The basic argument they articulate, couched in intelligently-worded statements and petitions, essentially seek supremacy of freedom of expression as enshrined in the Constitution with the state having no interference in this matter as the Industry is willing to self-regulate its content in a transparent manner. Their objection is that by retaining the role of ultimate and final arbiter in a content-related dispute, the government has negated the very essence of self-regulation.
While the Courts adjudicate over this matter, and it may be expedient to await a verdict, the more significant issue is the apparently reluctant and increasingly inadequate process of consultation and consensus-building. A reasonable via-media to resolve contested issues is eminently possible and this effort must concurrently continue irrespective of the judicial processes underway.
Conclusion – Condone, Confront, Conquer or Comply?

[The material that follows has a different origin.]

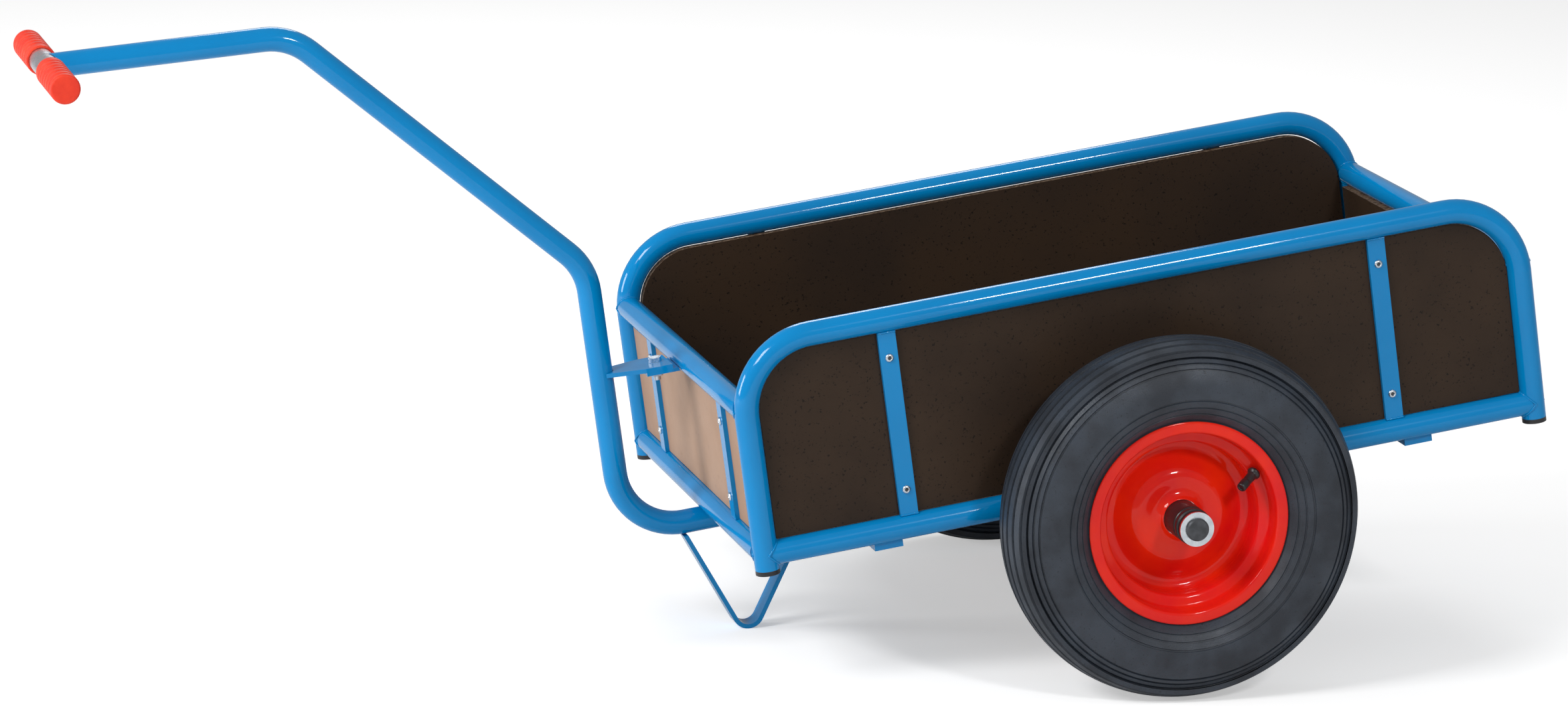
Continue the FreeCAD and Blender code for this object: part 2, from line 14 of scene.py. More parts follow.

The key question to be asked of the state in the internet age is how is it to deal with the increasing power and hold that internet companies have on the lives and the future of people. This threat to the position of state has been anticipated in many quarters and a debate is raging on, sometimes openly, but more often obliquely. Irrespective of the form of government, democratic or authoritarian, monarchical or anarchical, the threat to the notion of state as we have understood it this century is real.
We cannot soothe ourselves with tenuous beliefs in a future with enlightened despotism of the internet giants held in place by the invisible hands of the free market. Given humans propensity to manipulate, those who control the internet will be prey to the same weaknesses and proclivities as the people who run the state. No technology can make humans more reasonable or less selfish.
If the state as we understand it is to survive, it will not accept this constant erosion of its hold and authority demurely or passively. Its patience will neither be infinite nor indefinite. Countries with lower levels of education and higher levels of authoritarianism will definitely better address any possible menace of internet induced unrest. China, for example, does not feel as threatened as India. But the bigger issue will always be: should the state as we have understood it survive? Or should it metamorphose, transfigure, mutate? Also, is any change or lack thereof really in anyone’s hands?
The internet age holds a lot of promise but will also bring with it unknown, unanticipated and unchartered possibilities, many of which could be unpleasantly uneasy and unduly unsettling. The time to recognise and talk about them is now. Let the conversation begin.